- Title card
- Directed by: Manobala
- Written by: P. Kalaimani
- Produced by: Perumal
- Starring: Mohan; Ranjini;
- Cinematography: Ashok Kumar
- Edited by: Gowthaman
- Music by: Ilaiyaraaja
- Production company: Kalaimani Movies
- Release date: 7 September 1986;
- Country: India
- Language: Tamil

= Paaru Paaru Pattanam Paaru =

Paaru Paaru Pattanam Paaru is a 1986 Indian Tamil-language comedy film directed by Manobala and written by P. Kalaimani. The film stars Mohan and Ranjini, in her first film as lead actress. It was released on 7 September 1986, and did not perform well at the box office. The film was remade in Telugu as Aa Okkati Adakku (1993), which was remade in Kannada as Bal Nan Maga (1995) and in Hindi as Mr. and Mrs. Khiladi (1997).

== Plot ==

A man believing immensely in astrology eventually has his life ruined.

== Production ==
After the success of Pillai Nila, director Manobala did not want to make another horror film, but preferred to make a comedy. Five of Ilaiyaraaja's unused songs were bought and P. Kalaimani weaved a story around them, which became Paaru Paaru Pattanam Paaru. The film was launched at AVM Studios in 1985 with Nalini being originally chosen as lead actress. The filming began with the shoot of song "Thendral Varum" with Mohan and Nalini. It is the first film for Ranjini as lead actress.

== Soundtrack ==
The music was composed by Ilaiyaraaja.

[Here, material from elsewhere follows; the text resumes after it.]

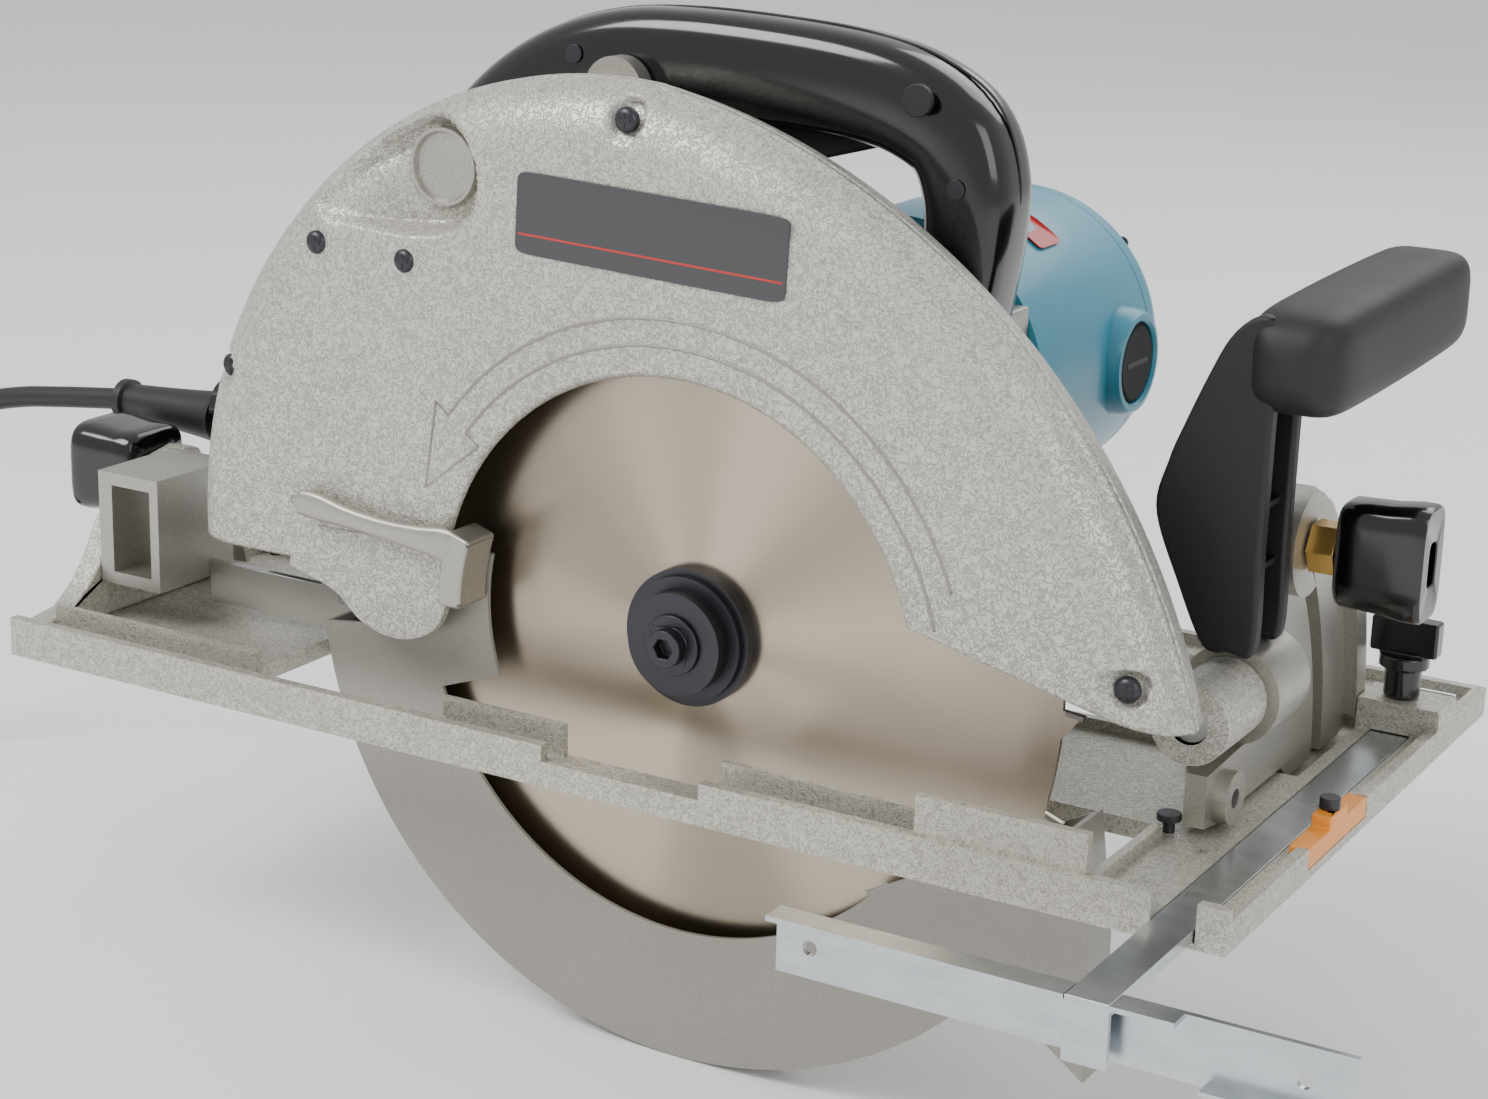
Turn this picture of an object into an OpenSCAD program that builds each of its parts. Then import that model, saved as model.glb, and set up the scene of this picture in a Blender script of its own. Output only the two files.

The song "Yaar Thoorigai" is set to the Carnatic raga Sindhu Bhairavi.

Track listing
| No. | Title | Lyrics | Singer(s) | Length |
|---|---|---|---|---|
| 1. | "Neyranthaan Aaguthu" | Vairamuthu | Malaysia Vasudevan, Vani Jairam |  |
| 2. | "Paavai Oru Medai" | Gangai Amaran | Malaysia Vasudevan, Deepan Chakravarthy, Sasirekha |  |
| 3. | "Theeravai Nee" | Muthulingam | S. P. Balasubrahmanyam |  |
| 4. | "Yaar Thoorigai" | Gangai Amaran | S. P. Balasubrahmanyam Uma Ramanan |  |
| 5. | "Thendral Varum" | Vaali | S. P. Balasubrahmanyam, S. Janaki |  |

== Release and reception ==
Paaru Paaru Pattanam Paaru was released on 7 September 1986. Jayamanmadhan of Kalki wrote that almost three-quarters of the film would have been a full-length comedy if it had been extended and taken to happy end. According to Manobala, the film failed as audiences expected another suspenseful film like Pillai Nila from him.